::: Excerpted records :::
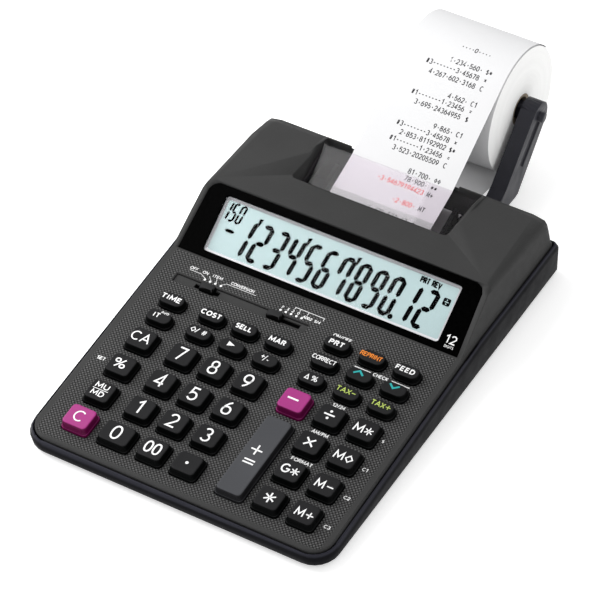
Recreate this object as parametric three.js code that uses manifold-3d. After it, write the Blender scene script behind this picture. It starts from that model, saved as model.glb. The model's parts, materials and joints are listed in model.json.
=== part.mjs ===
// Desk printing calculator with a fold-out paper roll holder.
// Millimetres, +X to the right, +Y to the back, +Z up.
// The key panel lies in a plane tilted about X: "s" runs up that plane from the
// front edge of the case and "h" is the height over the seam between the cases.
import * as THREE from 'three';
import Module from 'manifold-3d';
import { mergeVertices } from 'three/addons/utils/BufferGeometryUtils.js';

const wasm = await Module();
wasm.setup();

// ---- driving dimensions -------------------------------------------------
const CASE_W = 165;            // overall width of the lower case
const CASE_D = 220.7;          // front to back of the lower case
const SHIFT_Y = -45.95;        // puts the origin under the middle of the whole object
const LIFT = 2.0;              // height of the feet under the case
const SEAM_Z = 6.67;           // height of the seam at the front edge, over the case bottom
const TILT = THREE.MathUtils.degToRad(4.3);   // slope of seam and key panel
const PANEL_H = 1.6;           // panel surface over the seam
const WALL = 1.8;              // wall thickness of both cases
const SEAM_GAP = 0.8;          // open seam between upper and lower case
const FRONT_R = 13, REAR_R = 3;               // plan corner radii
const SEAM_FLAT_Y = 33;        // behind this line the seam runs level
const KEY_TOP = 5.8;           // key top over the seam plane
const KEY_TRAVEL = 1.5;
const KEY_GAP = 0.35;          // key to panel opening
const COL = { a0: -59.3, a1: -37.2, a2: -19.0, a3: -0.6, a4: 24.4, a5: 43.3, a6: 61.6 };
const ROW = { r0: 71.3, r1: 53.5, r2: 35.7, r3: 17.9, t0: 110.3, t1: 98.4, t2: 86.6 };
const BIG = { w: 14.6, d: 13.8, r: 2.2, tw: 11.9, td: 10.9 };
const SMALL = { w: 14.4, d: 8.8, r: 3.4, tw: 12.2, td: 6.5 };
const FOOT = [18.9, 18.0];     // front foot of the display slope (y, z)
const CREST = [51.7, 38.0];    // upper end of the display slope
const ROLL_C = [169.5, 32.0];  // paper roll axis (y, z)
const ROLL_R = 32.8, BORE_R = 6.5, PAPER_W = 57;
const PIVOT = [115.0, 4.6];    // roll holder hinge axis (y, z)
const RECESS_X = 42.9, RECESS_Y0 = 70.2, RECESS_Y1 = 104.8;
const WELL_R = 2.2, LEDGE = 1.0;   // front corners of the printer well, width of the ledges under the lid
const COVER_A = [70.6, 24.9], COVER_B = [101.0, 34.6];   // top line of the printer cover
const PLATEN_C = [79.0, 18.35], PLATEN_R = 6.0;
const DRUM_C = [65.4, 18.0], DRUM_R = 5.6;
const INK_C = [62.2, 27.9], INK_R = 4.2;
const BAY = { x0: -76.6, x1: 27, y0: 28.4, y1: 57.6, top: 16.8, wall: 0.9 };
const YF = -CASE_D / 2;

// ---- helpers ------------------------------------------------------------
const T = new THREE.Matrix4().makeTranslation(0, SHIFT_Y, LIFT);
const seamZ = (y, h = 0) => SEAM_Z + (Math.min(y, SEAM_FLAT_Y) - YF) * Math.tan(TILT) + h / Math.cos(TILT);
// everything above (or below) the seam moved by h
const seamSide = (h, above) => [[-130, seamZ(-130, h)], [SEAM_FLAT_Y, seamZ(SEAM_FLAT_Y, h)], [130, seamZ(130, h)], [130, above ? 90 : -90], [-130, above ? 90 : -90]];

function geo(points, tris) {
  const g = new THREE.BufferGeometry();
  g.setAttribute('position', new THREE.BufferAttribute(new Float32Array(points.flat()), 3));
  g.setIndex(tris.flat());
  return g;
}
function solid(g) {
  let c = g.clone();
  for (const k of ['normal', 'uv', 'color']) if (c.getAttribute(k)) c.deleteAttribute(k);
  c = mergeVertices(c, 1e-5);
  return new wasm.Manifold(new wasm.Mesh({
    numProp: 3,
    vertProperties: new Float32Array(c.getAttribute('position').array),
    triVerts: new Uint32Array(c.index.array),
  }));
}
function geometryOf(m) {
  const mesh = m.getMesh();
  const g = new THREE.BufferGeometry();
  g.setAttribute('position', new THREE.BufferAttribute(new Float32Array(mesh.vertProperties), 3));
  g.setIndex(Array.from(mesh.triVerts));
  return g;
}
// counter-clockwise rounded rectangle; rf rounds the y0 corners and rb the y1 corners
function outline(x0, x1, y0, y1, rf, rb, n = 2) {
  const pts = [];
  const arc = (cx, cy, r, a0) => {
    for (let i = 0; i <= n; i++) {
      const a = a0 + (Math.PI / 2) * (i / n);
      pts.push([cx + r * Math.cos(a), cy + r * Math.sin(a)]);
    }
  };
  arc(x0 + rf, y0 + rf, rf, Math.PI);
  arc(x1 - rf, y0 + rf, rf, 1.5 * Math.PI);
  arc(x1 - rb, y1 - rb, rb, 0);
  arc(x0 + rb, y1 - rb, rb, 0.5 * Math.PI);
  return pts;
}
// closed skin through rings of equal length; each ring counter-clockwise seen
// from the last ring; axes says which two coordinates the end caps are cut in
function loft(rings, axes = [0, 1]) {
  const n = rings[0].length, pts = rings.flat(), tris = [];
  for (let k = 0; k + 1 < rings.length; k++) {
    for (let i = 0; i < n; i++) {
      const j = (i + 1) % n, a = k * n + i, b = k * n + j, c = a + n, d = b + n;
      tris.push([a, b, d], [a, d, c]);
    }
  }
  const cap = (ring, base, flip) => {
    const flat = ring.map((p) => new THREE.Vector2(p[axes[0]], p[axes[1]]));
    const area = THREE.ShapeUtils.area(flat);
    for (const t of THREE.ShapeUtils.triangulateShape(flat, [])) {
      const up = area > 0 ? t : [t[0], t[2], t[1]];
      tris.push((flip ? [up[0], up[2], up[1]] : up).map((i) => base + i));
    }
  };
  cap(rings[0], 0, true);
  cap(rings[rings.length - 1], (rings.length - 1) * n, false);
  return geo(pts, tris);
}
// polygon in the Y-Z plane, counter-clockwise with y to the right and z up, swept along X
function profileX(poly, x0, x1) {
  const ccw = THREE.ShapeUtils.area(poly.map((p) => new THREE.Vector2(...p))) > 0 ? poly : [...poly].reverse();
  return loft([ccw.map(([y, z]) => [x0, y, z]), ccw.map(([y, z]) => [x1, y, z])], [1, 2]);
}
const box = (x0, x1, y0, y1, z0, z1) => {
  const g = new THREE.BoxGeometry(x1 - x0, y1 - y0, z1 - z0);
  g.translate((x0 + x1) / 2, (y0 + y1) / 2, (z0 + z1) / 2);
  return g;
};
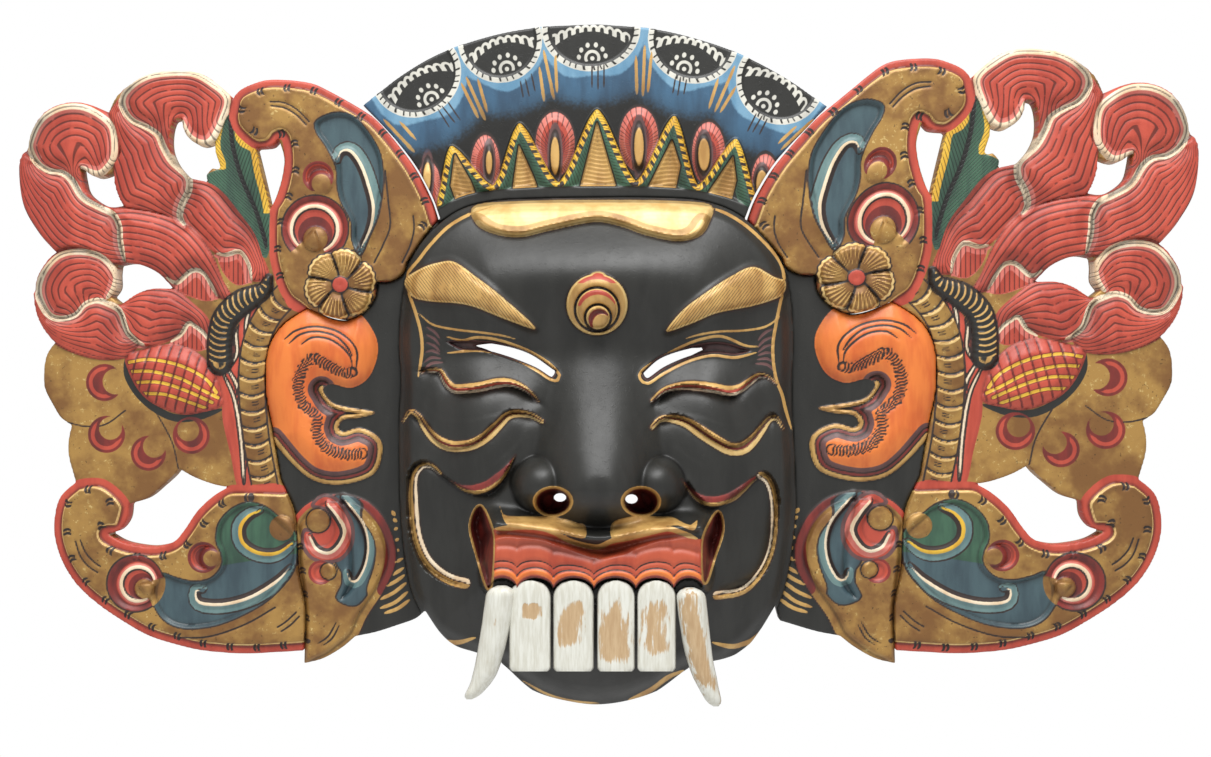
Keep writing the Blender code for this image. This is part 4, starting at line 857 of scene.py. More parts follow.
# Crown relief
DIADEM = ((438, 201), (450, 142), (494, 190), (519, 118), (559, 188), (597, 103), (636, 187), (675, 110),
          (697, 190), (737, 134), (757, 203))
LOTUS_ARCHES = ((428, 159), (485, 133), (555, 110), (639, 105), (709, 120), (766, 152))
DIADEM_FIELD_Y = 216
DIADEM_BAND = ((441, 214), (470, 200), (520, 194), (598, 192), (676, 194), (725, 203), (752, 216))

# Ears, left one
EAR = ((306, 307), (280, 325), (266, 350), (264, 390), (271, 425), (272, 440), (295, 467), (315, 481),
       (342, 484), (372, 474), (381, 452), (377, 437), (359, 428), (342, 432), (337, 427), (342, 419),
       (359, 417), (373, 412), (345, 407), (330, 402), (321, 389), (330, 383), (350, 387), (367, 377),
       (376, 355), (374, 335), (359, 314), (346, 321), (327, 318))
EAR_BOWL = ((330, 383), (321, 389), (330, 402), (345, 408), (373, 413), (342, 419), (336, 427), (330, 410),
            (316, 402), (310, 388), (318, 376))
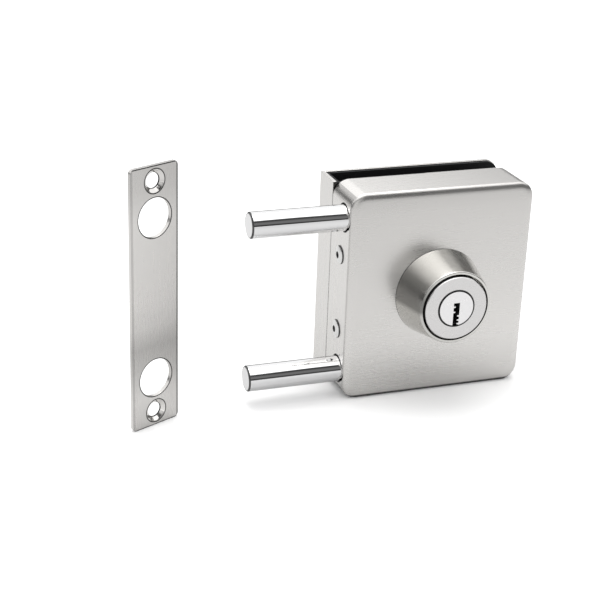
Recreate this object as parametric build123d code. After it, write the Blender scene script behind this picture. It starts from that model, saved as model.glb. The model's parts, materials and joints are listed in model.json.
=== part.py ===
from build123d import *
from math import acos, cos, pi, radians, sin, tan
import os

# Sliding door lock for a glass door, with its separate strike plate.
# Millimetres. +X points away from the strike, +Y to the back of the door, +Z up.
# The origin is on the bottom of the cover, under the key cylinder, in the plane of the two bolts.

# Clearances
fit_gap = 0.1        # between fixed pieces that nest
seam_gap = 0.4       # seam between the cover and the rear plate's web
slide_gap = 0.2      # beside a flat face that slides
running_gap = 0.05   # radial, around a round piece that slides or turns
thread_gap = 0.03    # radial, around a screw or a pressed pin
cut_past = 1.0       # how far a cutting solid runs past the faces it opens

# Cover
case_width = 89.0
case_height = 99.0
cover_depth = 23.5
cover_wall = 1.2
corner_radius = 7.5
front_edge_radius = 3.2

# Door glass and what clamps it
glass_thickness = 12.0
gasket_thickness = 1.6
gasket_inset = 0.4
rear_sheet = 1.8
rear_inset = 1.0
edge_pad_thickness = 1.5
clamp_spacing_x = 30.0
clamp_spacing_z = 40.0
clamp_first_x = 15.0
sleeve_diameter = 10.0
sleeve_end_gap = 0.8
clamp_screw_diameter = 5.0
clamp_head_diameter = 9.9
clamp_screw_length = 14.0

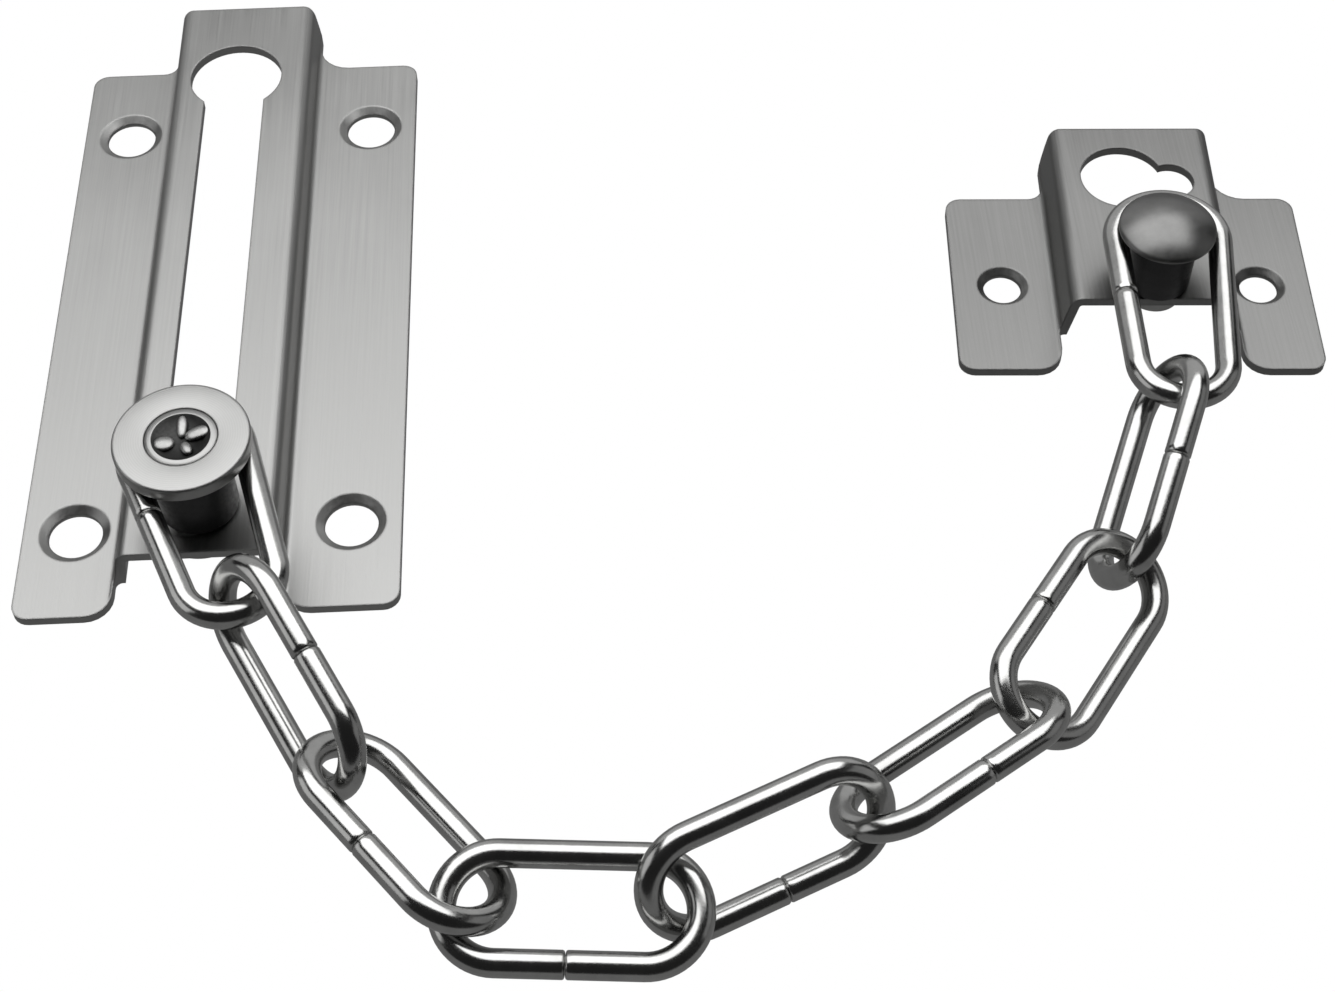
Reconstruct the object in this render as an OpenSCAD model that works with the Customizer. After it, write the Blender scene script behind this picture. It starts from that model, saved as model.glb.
:::
Return exactly the lines above from the line that has "Keep writing the" through the line that has "front_edge_radius = 3.2", inclusive, and nothing else.

*Response for this exercise*:
Keep writing the Blender code for this image. This is part 4, starting at line 857 of scene.py. More parts follow.
# Crown relief
DIADEM = ((438, 201), (450, 142), (494, 190), (519, 118), (559, 188), (597, 103), (636, 187), (675, 110),
          (697, 190), (737, 134), (757, 203))
LOTUS_ARCHES = ((428, 159), (485, 133), (555, 110), (639, 105), (709, 120), (766, 152))
DIADEM_FIELD_Y = 216
DIADEM_BAND = ((441, 214), (470, 200), (520, 194), (598, 192), (676, 194), (725, 203), (752, 216))

# Ears, left one
EAR = ((306, 307), (280, 325), (266, 350), (264, 390), (271, 425), (272, 440), (295, 467), (315, 481),
       (342, 484), (372, 474), (381, 452), (377, 437), (359, 428), (342, 432), (337, 427), (342, 419),
       (359, 417), (373, 412), (345, 407), (330, 402), (321, 389), (330, 383), (350, 387), (367, 377),
       (376, 355), (374, 335), (359, 314), (346, 321), (327, 318))
EAR_BOWL = ((330, 383), (321, 389), (330, 402), (345, 408), (373, 413), (342, 419), (336, 427), (330, 410),
            (316, 402), (310, 388), (318, 376))
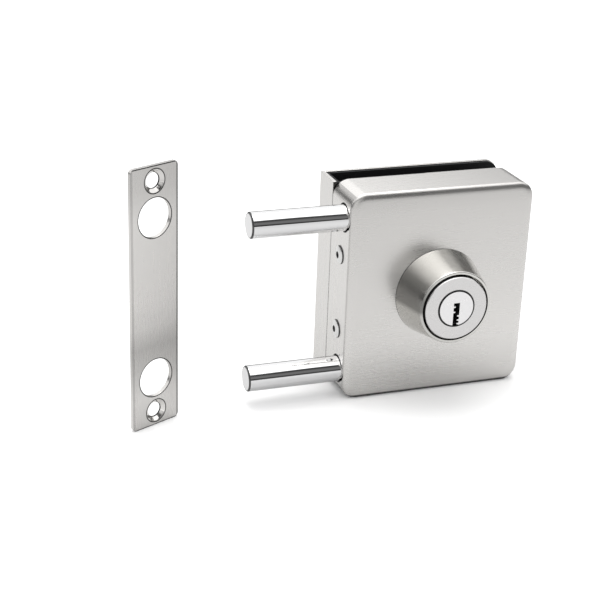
Recreate this object as parametric build123d code. After it, write the Blender scene script behind this picture. It starts from that model, saved as model.glb. The model's parts, materials and joints are listed in model.json.
=== part.py ===
from build123d import *
from math import acos, cos, pi, radians, sin, tan
import os

# Sliding door lock for a glass door, with its separate strike plate.
# Millimetres. +X points away from the strike, +Y to the back of the door, +Z up.
# The origin is on the bottom of the cover, under the key cylinder, in the plane of the two bolts.

# Clearances
fit_gap = 0.1        # between fixed pieces that nest
seam_gap = 0.4       # seam between the cover and the rear plate's web
slide_gap = 0.2      # beside a flat face that slides
running_gap = 0.05   # radial, around a round piece that slides or turns
thread_gap = 0.03    # radial, around a screw or a pressed pin
cut_past = 1.0       # how far a cutting solid runs past the faces it opens

# Cover
case_width = 89.0
case_height = 99.0
cover_depth = 23.5
cover_wall = 1.2
corner_radius = 7.5
front_edge_radius = 3.2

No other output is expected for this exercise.